Everything got clenched that dreadful day – but still someone had to fetch a mop, a bucket and the ubiquitous bottle of Dettol before the bell rang. Couldn’t hold it in, miss. Haven’t learned to clench yet, miss.
Clenched and waiting for an armful of Oxford-AstraZeneca, my skin was soothingly rubbed and she asked if I’d had previous reactions.
I replied I sometimes had pain but I would stoically endure it as a Bernera Braveheart. “No need. It’s done,” she tittered. I gingerly opened my eyes, unfurled my toes and loosened everything in between.
It ached for a few days but I raised a small glass to the vision of the post-war health minister Nye Bevan that the NHS should meet the needs of everyone, be free at the point of delivery, and be based on clinical need not the ability to pay.
“Well done, boyo,” I said, as I toasted Nye in the thick accent of Private Cheeseman, the goofy newspaperman from Dad’s Army.
NHS frontline staff do absolutely deserve proper wage rises after this last year. Offering a measly 1% is like the man who shared a lift with me at Raigmore Hospital a few years ago.
He had a wind problem so that too was unacceptable on so many levels. Wait and see. Their stinginess could topple Boris, Matt and Rishi.
I almost toppled when I discovered you shouldn’t take alcohol for two days before a jab or for many days afterwards.
It’s in the small print in the pamphlet you get after a jab. Stupid NHS. What are they like, eh?
That should be up in big letters for us to study as we waited. If I’d known that, I wouldn’t have… just kidding. I am not a Covidiot or, as they are known in Glasgow right now, Rangers supporter.
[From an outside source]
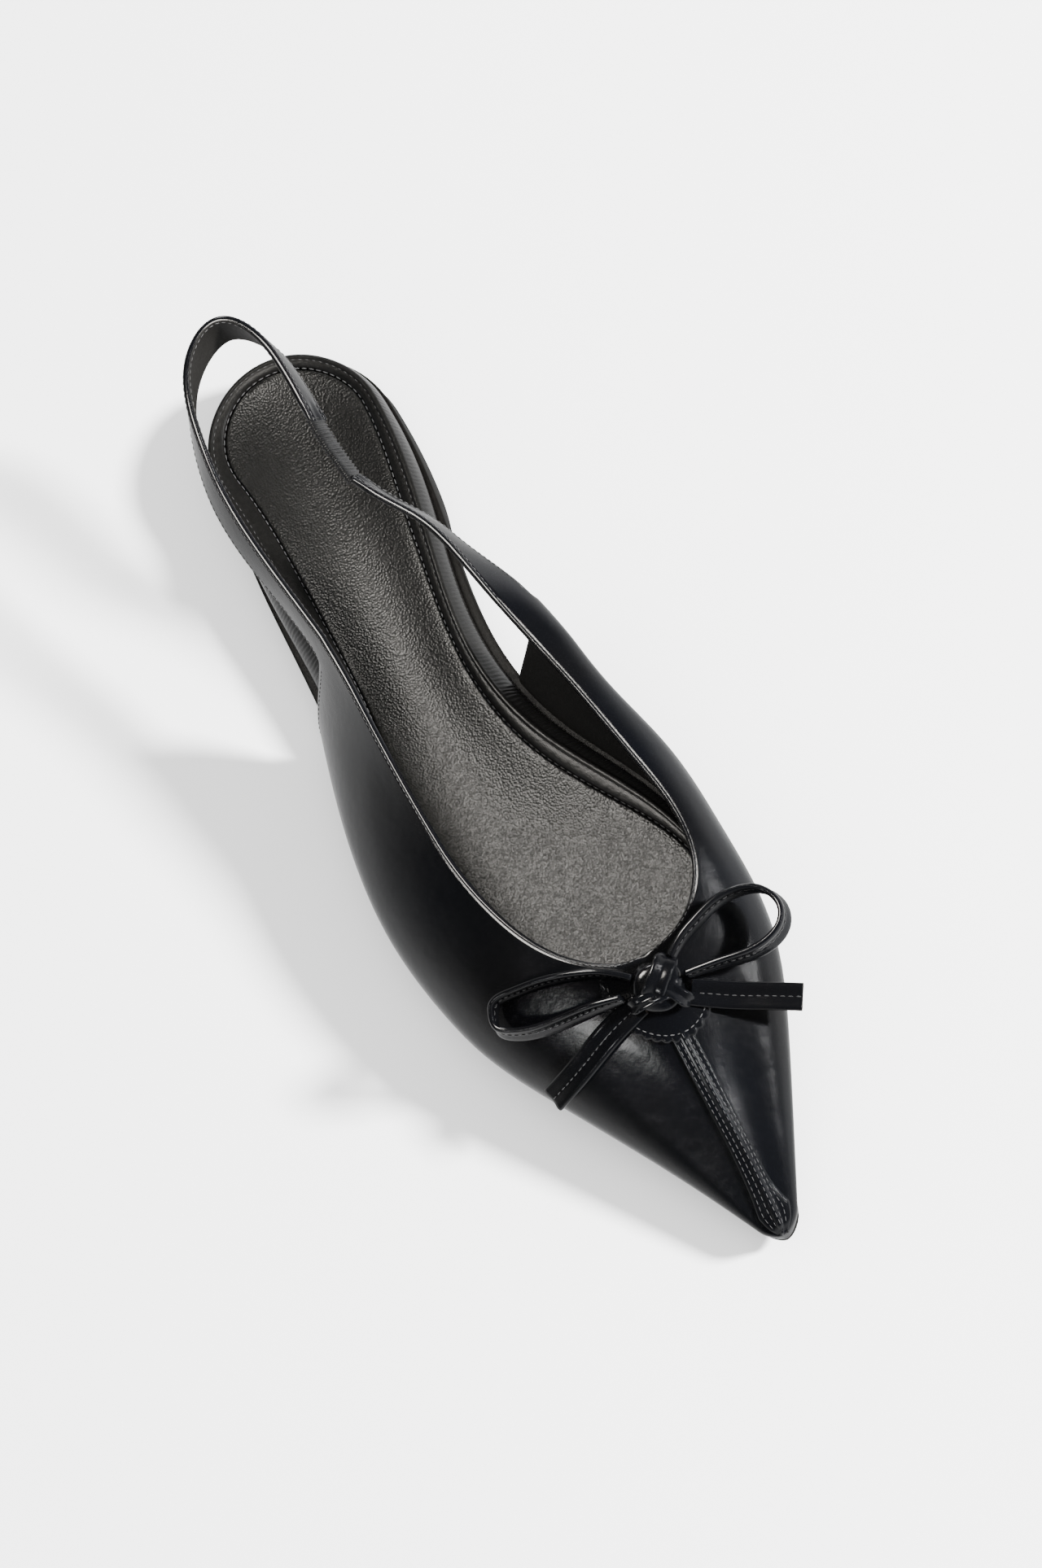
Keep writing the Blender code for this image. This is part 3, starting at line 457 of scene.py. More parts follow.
class Finish:
    """A material drawn on one shader."""

    def __init__(self, name, **settings):
        self.material = bpy.data.materials.new(name)
        self.material.use_nodes = True
        self.tree = self.material.node_tree
        self.shader = self.tree.nodes["Principled BSDF"]
        for socket, value in settings.items():
            self.feed(socket.replace("_", " "), value)

    def feed(self, socket, value):
        """Set a socket of the shader, or link a signal to it."""
        self.put(self.shader.inputs[socket], value)

    def put(self, socket, value):
        """Link a signal to a socket, or set its number or colour."""
        if isinstance(value, Signal):
            self.tree.links.new(value.socket, socket)
        elif isinstance(value, tuple) and len(value) == 3 and socket.type == "RGBA":
            socket.default_value = (*value, 1.0)
        else:
            socket.default_value = value

    def node(self, kind, settings, values, output=0):
        """Add a node: its settings first, then its sockets."""
        item = self.tree.nodes.new(kind)
        for name, value in settings.items():
            setattr(item, name, value)
        for socket, value in values.items():
            self.put(item.inputs[socket], value)
        return Signal(self, item.outputs[output])

    def place(self):
        """Place on the shoe, in metres."""
        return self.node("ShaderNodeTexCoord", {}, {}, "Object")

    def noise(self, scale, detail=2.0, roughness=0.5):
        """Soft noise of a number of patches in a metre."""
        values = {"Vector": self.place(), "Scale": scale, "Detail": detail, "Roughness": roughness}
        return self.node("ShaderNodeTexNoise", {}, values, "Fac")

    def cells(self, scale):
        """Distance from the middle of the nearest cell."""
        values = {"Vector": self.place(), "Scale": scale}
        return self.node("ShaderNodeTexVoronoi", {"feature": "F1"}, values, "Distance")

    def fold(self, first, second, factor):
        """A colour between two colours."""
        return self.node("ShaderNodeMix", {"data_type": "RGBA"}, {0: factor, 6: first, 7: second}, 2)

    def relief(self, height, depth, under=None):
        """A bump of a depth in metres, laid over another one."""
        values = {"Height": height, "Distance": depth, "Strength": 1.0}
        if under:
            values["Normal"] = under
        return self.node("ShaderNodeBump", {}, values, "Normal")

    def from_edge(self):
        """Run along a piece and distance from its nearest cut edge, both in millimetres."""
        uv = self.node("ShaderNodeUVMap", {}, {}, "UV")
        split = self.tree.nodes.new("ShaderNodeSeparateXYZ")
        self.put(split.inputs[0], uv)
        return Signal(self, split.outputs[0]), Signal(self, split.outputs[1])


print("finish maker ready")

# %% [markdown]
# ## Polished leather
# The upper is a corrected leather with a hard glossy coat. Close up it has a fine grain that
# breaks the highlights, and shallow waves where the hide was pulled over the last. Along each
# cut edge the leather is turned over and stitched down, which leaves a bead and then a groove.
# The grain is two noises in the bump, and the edge is read from the piece's own edge distance.

# %% Polished leather
BEAD_WIDE, GROOVE_AT, GROOVE_HALF = 0.4, 0.9, 0.5


def polished_leather(name, edge_groove=False, grain=1.0, gloss=0.12):
    finish = Finish(name, Coat_Weight=0.12, Coat_Roughness=0.05)
    pores = finish.noise(2600.0, 3.0, 0.6)
    pulls = finish.noise(420.0, 2.0)
    waves = finish.noise(55.0, 1.0)
    surface = finish.relief(waves, 0.35 * MM)
    surface = finish.relief(pulls, 0.05 * grain * MM, surface)
    surface = finish.relief(pores, 0.018 * grain * MM, surface)
    if edge_groove:
        run, edge = finish.from_edge()
        bead = (1.0 - edge / BEAD_WIDE).clamped()
        groove = (1.0 - (edge - GROOVE_AT).size() / GROOVE_HALF).clamped()
        surface = finish.relief(bead * 0.1 - groove, 0.20 * MM, surface)
    finish.feed("Roughness", gloss + pulls * 0.07 + pores * 0.05)
    tint = finish.fold((0.0009, 0.0012, 0.0021), (0.0017, 0.0016, 0.0015), finish.noise(30.0, 2.0))
    finish.feed("Base Color", tint)
    finish.feed("Normal", surface)
    return finish.material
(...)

What possessed these bampots to gather? That could be something we will forever wonder about – like who in the royal family asked about Meghan’s baby’s skin colour? I’m not speculating. Not out loud, anyway.
Old Firm fans are also very loud but they keep letting down football, and Scotland. Celtic went on a jaunt to Dubai as the pandemic was turning nasty and Rangers supporters potentially infected each other and their families.
Last weekend, the Ibrox club said nothing beforehand, despite alleged police pleas, to persuade their fans to stay home and cuddle up to a slab of Tennent’s lager. Like normal people.
Who knows the consequences? After the South African strain and the Brazil strain, will we have a new blue strain? No, I didn’t say blues train. Isn’t that a song? I have no words, which is not great when you’re a newspaper columnist.
One of the Rangers supporters at George Square on Sunday is a shopkeeper in Govan, I hear.
His IQ must be less than his shoe size. He doesn’t believe the coronavirus exists. To him it’s all a hoax by the Russians, or maybe the CIA, to inject us with tiny 5G radio transceivers so they can control our minds.
His shop is plastered with signs which say Covid Hoax and Masks Not Needed Here.
Two big guys ran into his shop the other day and they both had face masks on and proper PPE – even oxygen tanks.
The Covidiot cove pointed to the signs, shouting: “Are you taking the mickey? We don’t recognise the virus.
“You don’t need to wear any masks while you’re in here.”
Then the first guy said through clenched teeth: “I beg to differ, pal. Your shop’s on fire.”